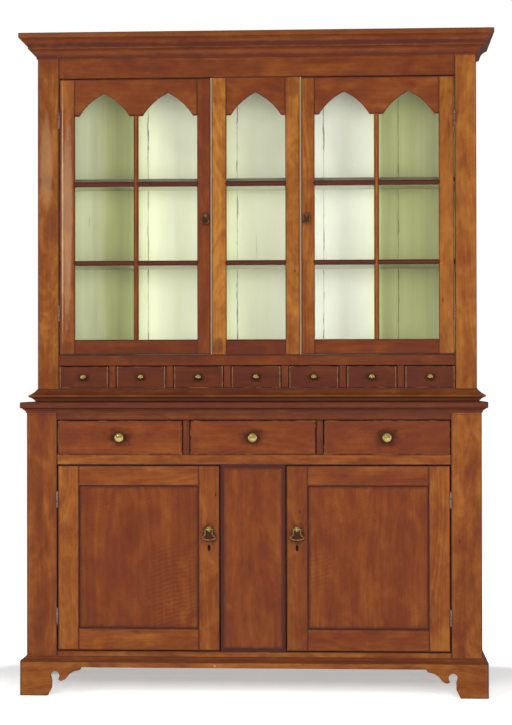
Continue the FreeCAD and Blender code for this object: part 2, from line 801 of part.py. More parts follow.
def latch(kind, reach):
    """A bail on a spindle that turns a tongue; its axis is the Y axis, the door face is y = 0."""
    barrel_y = f"-(collar_thick + {kind}_barrel + 1)"
    spindle = turned(f"{kind}_spindle_turned", [
        ("0", barrel_y), (f"{kind}_shaft + 1", barrel_y), (f"{kind}_shaft + 1", "-collar_thick"),
        (f"{kind}_collar", "-collar_thick"), (f"{kind}_collar", "0"), (f"{kind}_shaft", "0"),
        (f"{kind}_shaft", "frame_thick + fit"), ("0", "frame_thick + fit")])
    barrel = rod(f"{kind}_barrel_rod", "x", f"{kind}_barrel",
                 (f"-{kind}_barrel_half", f"{kind}_barrel_half"), y=barrel_y)
    eye = rod(f"{kind}_eye", "x", f"{kind}_wire + fit",
              (f"-{kind}_barrel_half - 1", f"{kind}_barrel_half + 1"), y=barrel_y)
    handle = cut(f"{kind}_spindle", joined(f"{kind}_spindle_blank", spindle, barrel), [eye])
    tongue = box(f"{kind}_tongue", (f"-{kind}_tongue_half", f"{kind}_tongue_half"),
                 ("frame_thick + fit", "frame_thick + fit + latch_tongue_thick"),
                 (f"-{kind}_tongue_half - 2", reach))

    bail = doc.addObject("PartDesign::Body", f"{kind}_bail")
    hip = f"{kind}_barrel_half + {kind}_wire + 1"
    path = sketch_on(bail, f"{kind}_bail_path", "XZ", [
        (f"-{kind}_barrel_half + 4", "0"), (f"-({hip})", "0"),
        (f"-{kind}_bail_half", f"-{kind}_bail_drop"), (f"{kind}_bail_half", f"-{kind}_bail_drop"),
        (hip, "0"), (f"{kind}_barrel_half - 4", "0")], closed=False)
    ring = bail.newObject("Sketcher::SketchObject", f"{kind}_bail_wire")
    side_plane = next(f for f in bail.Origin.OriginFeatures if f.Role == "YZ_Plane")
    ring.AttachmentSupport = [(side_plane, "")]
    ring.MapMode = "FlatFace"
    ring.setExpression("AttachmentOffset.Base.z", bound(f"4 - {kind}_barrel_half"))
    ring.addGeometry(Part.Circle(Vector(), Vector(0, 0, 1), value(f"{kind}_wire")), False)
    ring.addConstraint([Sketcher.Constraint("Coincident", 0, 3, -1, 1),
                        Sketcher.Constraint("Radius", 0, value(f"{kind}_wire"))])
    ring.setExpression("Constraints[1]", bound(f"{kind}_wire"))
    pipe = bail.newObject("PartDesign::AdditivePipe", f"{kind}_bail_bent")
    pipe.Profile = ring
    pipe.Spine = (path, [f"Edge{index}" for index in range(1, 6)])
    pipe.Transition = "Right corner"
    bail.setExpression("Placement.Base.y", bound(barrel_y))
    return [handle, tongue], bail


def lock():
    """Lock case, bolt and keyhole of the right-hand panelled door."""
    edge = "lower_meeting + lock_inset"
    middle = "lower_latch_height - lock_drop"
    depth = ("lower_behind", "lower_behind + lock_thick")
    bolt_y = "lower_behind + lock_thick / 2"
    case = box("lock_block", (edge, f"{edge} + lock_length"), depth,
               (f"{middle} - lock_half_height", f"{middle} + lock_half_height"))
    rise = "bolt_half_height + keyhole_radius + 3"
    low, high = f"{middle} + {rise} - bolt_half_height", f"{middle} + {rise} + bolt_half_height"
    bolt = box("bolt", (edge, f"{edge} + bolt_length"),
               (f"{bolt_y} - bolt_thick / 2", f"{bolt_y} + bolt_thick / 2"), (low, high))
    channel = box("bolt_channel", (f"{edge} - 1", f"{edge} + bolt_length + fit"),
                  (f"{bolt_y} - bolt_thick / 2 - fit", f"{bolt_y} + bolt_thick / 2 + fit"),
                  (f"{low} - fit", f"{high} + fit"))
    key_x = "lower_latch_x"
    through = ("lower_front - 1", "lower_behind + lock_thick / 2")
    keyhole = joined(
        "keyhole", rod("keyhole_eye", "y", "keyhole_radius", through, x=key_x, z=middle),
        box("keyhole_slot_cut", (f"{key_x} - keyhole_slot", f"{key_x} + keyhole_slot"), through,
            (f"{middle} - keyhole_drop", middle)))
    return cut("lock_case", case, [channel, keyhole]), bolt, keyhole


# ------------------------------------------------------------------ doors


def doors():
    place("lower_meeting", "center_half + meeting_gap")
    place("lower_latch_x", "lower_meeting + panel_stile / 2")
    place("lower_hinge_edge", "lower_inner - hinge_gap")
    place("upper_meeting", "sash_half + sash_gap")
    place("upper_latch_x", "upper_meeting + upper_latch_inset")
    place("upper_hinge_edge", "upper_inner - hinge_gap")

    case_leaf, door_leaf, pin = hinges()
    lock_case, bolt, keyhole = lock()
    case_parts, door_leaves = [], {"lower": [], "upper": []}
    for name, case, x, y, z in hinge_spots():
        case_parts.append(group(f"{name}_case_leaf", [case_leaf, pin], x=x, y=y, z=z))
        door_leaves[case].append(group(f"{name}_door_leaf", [door_leaf], x=x, y=y, z=z))
    case_parts += [mirrored(f"{part.Name}_left", part) for part in case_parts]
    node("case_hinges", case_parts)

    shaft_hole = {
        kind: rod(f"{kind}_shaft_hole", "y", f"{kind}_shaft + fit",
                  (f"{case}_front - 1", f"{case}_behind + 1"), x=f"{case}_latch_x",
                  z=f"{case}_latch_height")
        for kind, case in (("large", "lower"), ("small", "upper"))
    }
    frame, panes = glazed("glazed_door", ("upper_meeting", "upper_hinge_edge"),
                          ("glazed_bottom", "glazed_top"), ("meeting_stile", "hinge_stile"), 2)
    frame[0] = cut("glazed_meeting_stile", frame[0], [shaft_hole["small"]])
    panel_frame, panel = panel_door(shaft_hole["large"], keyhole)
    sets = {
        "glazed_door_frame": frame,
        "glazed_door_panes": panes,
        "glazed_door_hinges": door_leaves["upper"],
        "panel_door_frame": panel_frame,
        "panel_door_panel": [panel],
        "panel_door_hardware": door_leaves["lower"] + [lock_case],
        "lock_bolt": [bolt],
    }
    for kind, case, gap in (("large", "lower", "meeting_gap"), ("small", "upper", "sash_gap")):
        reach = f"{case}_latch_x - {case}_meeting + {gap} + latch_catch"
        spindle, bail = latch(kind, reach)
        spot = {"x": f"{case}_latch_x", "y": f"{case}_front", "z": f"{case}_latch_height"}
        sets[f"{case}_latch_spindle"] = [group(f"{case}_spindle_placed", spindle, **spot)]
        sets[f"{case}_latch_bail"] = [group(f"{case}_bail_placed", [bail], **spot)]
    for name, pieces in sets.items():
        node(f"right_{name}", pieces)
        node(f"left_{name}", [mirrored(f"left_{name}_{index}", piece)
                              for index, piece in enumerate(pieces, start=1)])

    sash_frame, sash_panes = glazed("center_sash", ("-sash_half", "sash_half"),
                                    ("cupboard_floor", "frieze_bottom"),
                                    ("sash_stile", "sash_stile"), 1)
    node("center_sash_frame", sash_frame)
    node("center_sash_panes", sash_panes)


def panel_door(shaft_hole, keyhole):
    """Stiles and rails grooved for a flat panel that is free to shrink."""
    face = ("lower_front", "lower_behind")
    z = ("lower_door_bottom", "lower_door_top")
    left, right = "lower_meeting + panel_stile", "lower_hinge_edge - panel_stile"
    low, high = "lower_door_bottom + panel_bottom_rail", "lower_door_top - panel_top_rail"
    slot = ("lower_front + panel_recess", "lower_front + panel_recess + panel_thick")
    groove = box("panel_groove_cut", (f"{left} - panel_groove", f"{right} + panel_groove"), slot,
                 (f"{low} - panel_groove", f"{high} + panel_groove"))
    room = "panel_groove - panel_play"
    panel = box("door_panel", (f"{left} - ({room})", f"{right} + {room}"), slot,
                (f"{low} - ({room})", f"{high} + {room}"))
    bottom, bottom_tenon = tenoned("panel_bottom_rail_whole", (left, right), face, (z[0], low))
    top, top_tenon = tenoned("panel_top_rail_whole", (left, right), face, (high, z[1]))
    tenons = [bottom_tenon, top_tenon]
    meeting = box("panel_meeting_stile", ("lower_meeting", left), face, z)
    hanging = box("panel_hanging_stile", (right, "lower_hinge_edge"), face, z)
    members = [
        cut("panel_meeting_cut", cut("panel_meeting_mortised", meeting, tenons),
            [groove, shaft_hole, keyhole]),
        cut("panel_hanging_cut", cut("panel_hanging_mortised", hanging, tenons), [groove]),
        cut("panel_bottom_grooved", bottom, [groove]),
        cut("panel_top_grooved", top, [groove]),
    ]
    return members, panel


# ---------------------------------------------------------------- drawers

TAIL_ROOT = 0.24
TAIL_TIP = 0.14


def tails(count, shoulder, tip, low, height):
    """Dovetails up one end of a drawer side, as corners from the bottom to the top."""
    corners = []
    for index in range(count):
        for y, share in ((shoulder, TAIL_ROOT), (tip, TAIL_TIP), (tip, 1 - TAIL_TIP),
                         (shoulder, 1 - TAIL_ROOT)):
            corners.append((y, f"{low} + ({height}) * {round((index + share) / count, 4)}"))
    return corners


def drawer(kind, tail_count):
    """A dovetailed drawer about x = 0; returns its boards."""
    face, half = f"{kind}_face", f"({kind}_opening_width / 2 - drawer_gap)"
    low = f"({kind}_drawer_z + drawer_rise)"
    high = f"({kind}_drawer_z + {kind}_opening_height - drawer_gap)"
    front_back = f"{face} + drawer_front_thick"
    side_x = (f"{half} - {kind}_side", half)
    side_top = f"{high} - side_drop"
    height = f"{side_top} - {low}"
    lap = f"{face} + drawer_lap"

    floor = f"{low} + bottom_rise"
    bottom = box(f"{kind}_drawer_bottom",
                 (f"-({side_x[0]} + bottom_groove)", f"{side_x[0]} + bottom_groove"),
                 (f"{front_back} - bottom_groove", "drawer_end"),
                 (floor, f"{floor} + {kind}_bottom"))
    outline = [(front_back, low)] + tails(tail_count, front_back, lap, low, height)
    outline += [(front_back, side_top)]
    rear = tails(tail_count, f"drawer_end - {kind}_side", "drawer_end", low, height)
    outline += [(f"drawer_end - {kind}_side", side_top)] + rear[::-1]
    outline += [(f"drawer_end - {kind}_side", low)]
    side = cut(f"{kind}_drawer_side", pad(f"{kind}_side_blank", "YZ", outline, side_x), [bottom])
    sides = both_sides(f"{kind}_drawer_side", side)

    hole = rod(f"{kind}_knob_hole", "y", "knob_post + fit", (f"{face} - 1", f"{front_back} + 1"),
               z=f"({low} + {high}) / 2")
    front = cut(f"{kind}_drawer_front",
                box(f"{kind}_front_board", (f"-{half}", half), (face, front_back), (low, high)),
                sides + [bottom, hole])
    back = cut(f"{kind}_drawer_back",
               box(f"{kind}_back_board", (f"-{half}", half),
                   (f"drawer_end - {kind}_side", "drawer_end"),
                   (f"{floor} + {kind}_bottom", side_top)), sides)
    return [front, back, bottom] + sides


def knob(kind):
    """A turned knob with its threaded post and the nut behind the drawer front."""
    radius, reach, neck = f"{kind}_knob_radius", f"{kind}_knob_reach", f"{kind}_knob_neck"
    flange = f"{kind}_knob_flange"
    post_end = "drawer_front_thick + knob_nut_thick + 2"
    body = turned(f"{kind}_knob_body", [
        ("0", f"-{reach}"), bend(f"{radius} * 1.5", 1), (f"{radius} * 0.75", f"-{reach} * 0.88"),
        bend(f"{radius} * 0.55", 1), (radius, f"-{reach} * 0.62"),
        bend(f"{radius} * 0.95", 1), (f"{neck} + 1", f"-{reach} * 0.3"),
        (neck, f"-{reach} * 0.2"), (neck, "-knob_flange_thick - 1"),
        (flange, "-knob_flange_thick"), (flange, "0"), ("knob_post", "0"),
        ("knob_post", post_end), ("0", post_end)])
    nut_blank = rod(f"{kind}_nut_blank", "y", "knob_nut",
                    ("drawer_front_thick", "drawer_front_thick + knob_nut_thick"))
    bore = rod(f"{kind}_nut_bore", "y", "knob_post",
               ("drawer_front_thick - 1", "drawer_front_thick + knob_nut_thick + 1"))
    return [body, cut(f"{kind}_nut", nut_blank, [bore])]


def drawers():
    for kind, count, tail_count in (("large", LARGE_DRAWERS, 3), ("small", SMALL_DRAWERS, 2)):
        boards, knob_parts = drawer(kind, tail_count), knob(kind)
        height = f"{kind}_drawer_z + (drawer_rise + {kind}_opening_height - drawer_gap) / 2"
        for number in range(1, count + 1):
            x = f"{kind}_pitch * {number - (count + 1) / 2}"
            node(f"{kind}_drawer_{number}", boards, x=x)
            node(f"{kind}_knob_{number}", knob_parts, x=x, y=f"{kind}_face", z=height)


# -------------------------------------------------------- build and export

lower_case()
bracket_base()
lower_mouldings()
drawer_guides()
upper_case()
upper_mouldings()
doors()
drawers()
doc.recompute()

for item in doc.Objects:
    if {"Invalid", "Error"} & set(item.State):
        raise RuntimeError(f"{item.Label} did not build: {item.State}")
for part in nodes:
    if part.Shape.isNull() or not part.Shape.isValid() or not part.Shape.Solids:
        raise RuntimeError(f"{part.Label} has no valid shape")

os.makedirs("parts", exist_ok=True)
for part in nodes:
    part.Shape.exportStep(f"parts/{part.Label}.step")
print(f"{len(nodes)} nodes, {sum(len(part.Shape.Solids) for part in nodes)} solids")
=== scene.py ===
import json
import math
import random

import bmesh
import bpy
from mathutils import Matrix, Vector, noise


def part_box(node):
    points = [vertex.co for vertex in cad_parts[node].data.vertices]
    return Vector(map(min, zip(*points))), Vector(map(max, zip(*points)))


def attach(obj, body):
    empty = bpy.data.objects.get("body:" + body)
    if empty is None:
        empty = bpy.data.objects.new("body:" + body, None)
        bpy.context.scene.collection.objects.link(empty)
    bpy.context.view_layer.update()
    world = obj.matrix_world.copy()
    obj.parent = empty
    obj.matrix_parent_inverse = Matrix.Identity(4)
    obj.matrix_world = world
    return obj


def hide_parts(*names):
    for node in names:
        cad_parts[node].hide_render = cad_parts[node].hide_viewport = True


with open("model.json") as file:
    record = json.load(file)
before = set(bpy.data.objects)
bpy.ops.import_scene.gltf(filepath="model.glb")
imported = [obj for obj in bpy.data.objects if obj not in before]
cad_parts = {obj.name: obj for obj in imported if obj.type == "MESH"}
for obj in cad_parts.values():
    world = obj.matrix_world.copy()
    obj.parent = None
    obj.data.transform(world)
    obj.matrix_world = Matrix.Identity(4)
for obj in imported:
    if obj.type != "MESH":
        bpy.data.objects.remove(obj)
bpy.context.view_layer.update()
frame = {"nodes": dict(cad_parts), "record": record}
print("frame loaded:", len(frame["nodes"]), "nodes")


# a shader socket that adds and multiplies like a number
class Flow:
    def __init__(self, bench, socket):
        self.bench, self.socket = bench, socket

    def __abs__(self):
        return self.bench.sum("ABSOLUTE", self)


for key, operation in {"add": "ADD", "sub": "SUBTRACT", "mul": "MULTIPLY",
                       "truediv": "DIVIDE"}.items():
    setattr(Flow, f"__{key}__",
            lambda self, other, how=operation: self.bench.sum(how, self, other))
    setattr(Flow, f"__r{key}__",
            lambda self, other, how=operation: self.bench.sum(how, other, self))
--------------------
→ Task brief
Give back exactly the lines running from the line that contains "obj.matrix_parent_inverse = Matrix.Identity(4)" through the line that contains "obj.parent = None", and nothing outside them.

→ Answer for the task
    obj.matrix_parent_inverse = Matrix.Identity(4)
    obj.matrix_world = world
    return obj


def hide_parts(*names):
    for node in names:
        cad_parts[node].hide_render = cad_parts[node].hide_viewport = True


with open("model.json") as file:
    record = json.load(file)
before = set(bpy.data.objects)
bpy.ops.import_scene.gltf(filepath="model.glb")
imported = [obj for obj in bpy.data.objects if obj not in before]
cad_parts = {obj.name: obj for obj in imported if obj.type == "MESH"}
for obj in cad_parts.values():
    world = obj.matrix_world.copy()
    obj.parent = None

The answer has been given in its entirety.